**Goal**
What do the lines from the top of the data through the line with "that rounds it." say? Quote them exactly and include both ends.

**Data excerpt**
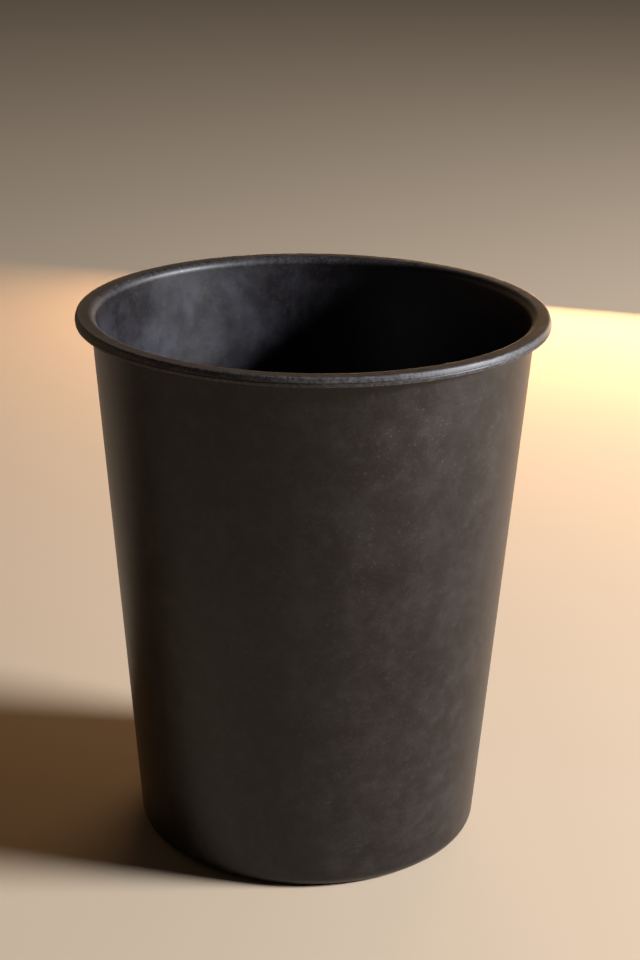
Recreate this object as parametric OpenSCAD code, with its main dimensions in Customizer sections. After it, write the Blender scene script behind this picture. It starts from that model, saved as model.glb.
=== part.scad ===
// Florist bucket for cut flowers, moulded in one piece of plastic: a round wall that tapers
// towards the floor so that empty buckets nest, and a flat rim whose edge turns down into a
// short skirt. Millimetres, +Z up. The origin is the middle of the footprint, on the ground.
//
// The whole bucket is one closed outline turned about Z. The outline is a list of corners,
// each with the radius that rounds it.

/* [Overall] */
// Diameter across the outside of the rim
rim_d = 280; // [240:1:400]
// Height from the ground to the top of the rim
bucket_h = 328; // [120:1:480]
// Diameter where the wall's outer face would meet the ground, before its corner is rounded
base_d = 208.6; // [150:0.2:256]

/* [Wall and floor] */
// Thickness of the wall, square to its face
wall_t = 2.8; // [1.5:0.1:5]
// Thickness of the floor
floor_t = 2.8; // [1.5:0.1:6]
// Radius of the outer corner between wall and ground
base_round = 8; // [4:0.5:12]
// Radius of the inner corner between wall and floor
floor_round = 7; // [2:0.5:11]

/* [Foot] */
// Width of the flat ring that the bucket stands on
foot_w = 8; // [4:0.5:14]
// Height that the middle of the underside is raised above the ground
recess_h = 3; // [2.5:0.5:8]
// Radius of the soft bends where the floor steps up
step_round = 2; // [0:0.5:3]
// Diameter of the moulding gate's mark in the middle of the underside
gate_d = 9; // [4:0.5:20]
// Height of the gate's mark below the raised underside
gate_h = 0.8; // [0.2:0.1:1.5]

/* [Rim] */
// Distance from the wall's outer face to the rim's outer edge, level with the skirt's end
rim_reach = 9.3; // [7:0.1:16]
// Thickness of the flat part of the rim
rim_t = 2.6; // [1.5:0.1:4]
// Height of the rim, from the skirt's end to the top
skirt_h = 5.7; // [5:0.1:20]
// Thickness of the skirt at its end
skirt_t = 2; // [1.5:0.1:4]
// Height of the mould's parting line above the skirt's end
parting_h = 2.3; // [0.8:0.1:3.4]
// Distance that the skirt draws in from the parting line to its end
skirt_draw = 0.3; // [0:0.1:1]
// Distance that the rim's edge draws in from the parting line to the top
rim_draw = 1; // [0:0.1:1.5]
// Radius of the edge between the rim's top and the inside of the bucket
mouth_round = 4.5; // [1:0.1:5]
// Radius of the rim's top outer edge
rim_round = 1.5; // [0.5:0.1:2.5]
// Radius of the corners inside the gutter under the rim
gutter_round = 1; // [0:0.1:1.2]

/* [Hidden] */
$fn = 180;
// A rounded corner bends by at most this angle between two points of the outline.
arc_step = 7.5;

rim_r = rim_d / 2;
base_r = base_d / 2;
skirt_z = bucket_h - skirt_h;
// The wall leans out by this angle from the vertical.
taper = atan((rim_r - rim_reach - base_r) / skirt_z);
// The floor steps up on a slope of this angle, and both its faces bend at the slope's ends.
step_slope = 45;
step_shift = floor_t * tan(step_slope / 2);
// Radius at which the ground face ends and the underside steps up
foot_inner_r = base_r - base_round * tan((90 - taper) / 2) - foot_w;
recess_r = foot_inner_r - recess_h / tan(step_slope);
floor_z = recess_h + floor_t;

// Radius of the wall's outer and inner face at height z
function outer_r(z) = base_r + z * tan(taper);
function inner_r(z) = outer_r(z) - wall_t / cos(taper);

// Corners of the half section as [[radius, height], rounding], from the axis along the
// underside, up the outside, over the rim and down the inside.
OUTLINE = [
    [[0, recess_h - gate_h], 0],
    [[gate_d / 2, recess_h - gate_h], 0],
    [[gate_d / 2, recess_h], 0],
    [[recess_r, recess_h], step_round],
    [[foot_inner_r, 0], 0],
    [[base_r, 0], base_round],
    [[outer_r(bucket_h - rim_t), bucket_h - rim_t], gutter_round],
    [[rim_r - skirt_t, bucket_h - rim_t], gutter_round],
    [[rim_r - skirt_draw - skirt_t, skirt_z], 0],
    [[rim_r - skirt_draw, skirt_z], 0],
    [[rim_r, skirt_z + parting_h], 0],
    [[rim_r - rim_draw, bucket_h], rim_round],
    [[inner_r(bucket_h), bucket_h], mouth_round],
    [[inner_r(floor_t), floor_t], floor_round],
    [[foot_inner_r + step_shift, floor_t], step_round],
    [[recess_r + step_shift, floor_z], step_round],
    [[0, floor_z], 0]
];

function unit(v) = v / norm(v);
function turned(v, angle) =
    [v.x * cos(angle) - v.y * sin(angle), v.x * sin(angle) + v.y * cos(angle)];

// Points of the arc that rounds a corner; before and after are its neighbours
function arc(before, corner, after, radius) =
    let (
        to_before = unit(before - corner),
        to_after = unit(after - corner),
        half_angle = acos(to_before * to_after) / 2,
        centre = corner + unit(to_before + to_after) * radius / sin(half_angle),
        spoke = corner + to_before * radius / tan(half_angle) - centre,
        bend = 180 - 2 * half_angle,
        turn = cross(corner - before, after - corner) > 0 ? bend : -bend,
        steps = ceil(bend / arc_step)
    )
    [for (i = [0 : steps]) centre + turned(spoke, turn * i / steps)];

// Points of a closed outline whose corners are [[radius, height], rounding]
function rounded(outline) =
    let (count = len(outline))
    [
        for (i = [0 : count - 1])
            each outline[i][1] == 0
                ? [outline[i][0]]
                : arc(outline[(i + count - 1) % count][0], outline[i][0],
                      outline[(i + 1) % count][0], outline[i][1])
    ];

module bucket() {
    color([0.11, 0.105, 0.1]) rotate_extrude() polygon(rounded(OUTLINE));
}

bucket();
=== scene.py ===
"""Florist bucket for cut flowers: black moulded plastic with a satin face, dulled by use, on a pale floor.

Metres, +Z up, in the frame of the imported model. The bucket is one closed outline turned about Z, with
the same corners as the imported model's, and with the marks that its making and its use leave on it.
"""

from math import acos, atan, cos, pi, radians, sin, tan

import bpy
import numpy as np
from mathutils import Matrix, Vector


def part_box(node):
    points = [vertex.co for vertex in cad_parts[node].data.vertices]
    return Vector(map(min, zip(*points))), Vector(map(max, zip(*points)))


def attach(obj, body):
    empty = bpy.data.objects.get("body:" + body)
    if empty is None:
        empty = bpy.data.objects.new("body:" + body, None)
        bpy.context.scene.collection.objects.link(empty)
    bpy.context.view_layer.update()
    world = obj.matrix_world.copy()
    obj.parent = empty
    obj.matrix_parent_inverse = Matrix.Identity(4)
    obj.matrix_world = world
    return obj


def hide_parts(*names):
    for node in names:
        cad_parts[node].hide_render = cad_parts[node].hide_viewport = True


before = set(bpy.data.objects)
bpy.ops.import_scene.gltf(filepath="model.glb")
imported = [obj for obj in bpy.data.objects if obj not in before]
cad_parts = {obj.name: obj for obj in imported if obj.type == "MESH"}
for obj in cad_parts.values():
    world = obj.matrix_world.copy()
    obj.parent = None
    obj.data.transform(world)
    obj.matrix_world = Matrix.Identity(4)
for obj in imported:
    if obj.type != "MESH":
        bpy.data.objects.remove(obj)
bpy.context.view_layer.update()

SEED = 7
MM = 0.001

# ---------------------------------------------------------------- sizes of the bucket
_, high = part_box("bucket")
RIM_R = high.x
HEIGHT = high.z
BASE_R = 104.3 * MM
WALL_T = 2.8 * MM
FLOOR_T = 2.8 * MM
BASE_ROUND = 8 * MM
FLOOR_ROUND = 7 * MM
FOOT_W = 8 * MM
RECESS_H = 3 * MM
STEP_ROUND = 2 * MM
GATE_R = 4.5 * MM
GATE_H = 0.8 * MM
RIM_REACH = 9.3 * MM
RIM_T = 2.6 * MM
SKIRT_H = 5.7 * MM
SKIRT_T = 2 * MM
PARTING_H = 2.3 * MM
SKIRT_DRAW = 0.3 * MM
RIM_DRAW = 1.0 * MM
MOUTH_ROUND = 4.5 * MM
RIM_ROUND = 1.5 * MM
GUTTER_ROUND = 1 * MM
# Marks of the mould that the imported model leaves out
EDGE_ROUND = 0.3 * MM
GROOVE_HALF_W = 0.4 * MM
GROOVE_DEPTH = 0.35 * MM

SKIRT_Z = HEIGHT - SKIRT_H
PARTING_Z = SKIRT_Z + PARTING_H
TAPER = atan((RIM_R - RIM_REACH - BASE_R) / SKIRT_Z)
FOOT_INNER_R = BASE_R - BASE_ROUND * tan((pi / 2 - TAPER) / 2) - FOOT_W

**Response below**
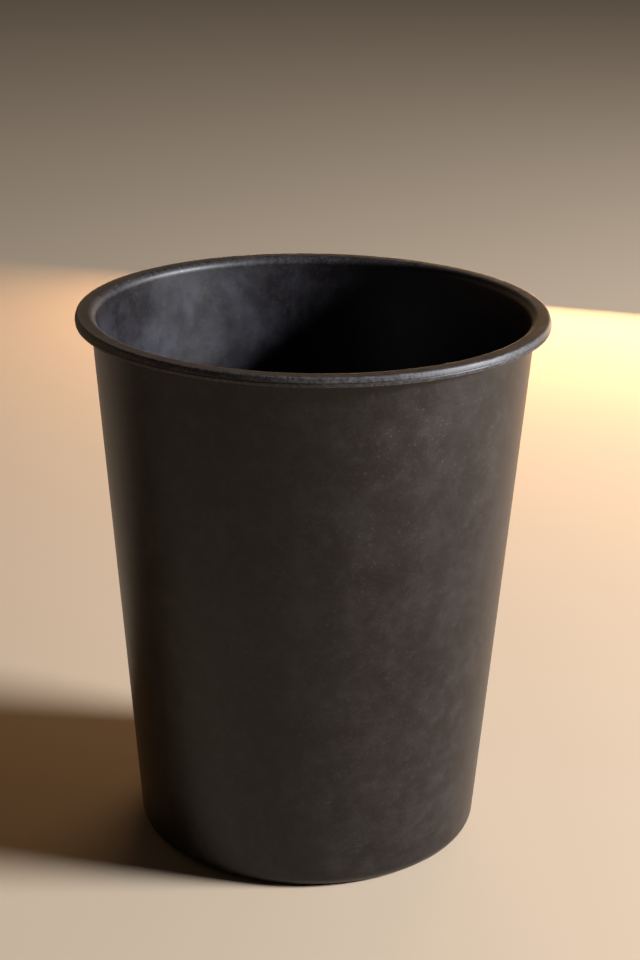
Recreate this object as parametric OpenSCAD code, with its main dimensions in Customizer sections. After it, write the Blender scene script behind this picture. It starts from that model, saved as model.glb.
=== part.scad ===
// Florist bucket for cut flowers, moulded in one piece of plastic: a round wall that tapers
// towards the floor so that empty buckets nest, and a flat rim whose edge turns down into a
// short skirt. Millimetres, +Z up. The origin is the middle of the footprint, on the ground.
//
// The whole bucket is one closed outline turned about Z. The outline is a list of corners,
// each with the radius that rounds it.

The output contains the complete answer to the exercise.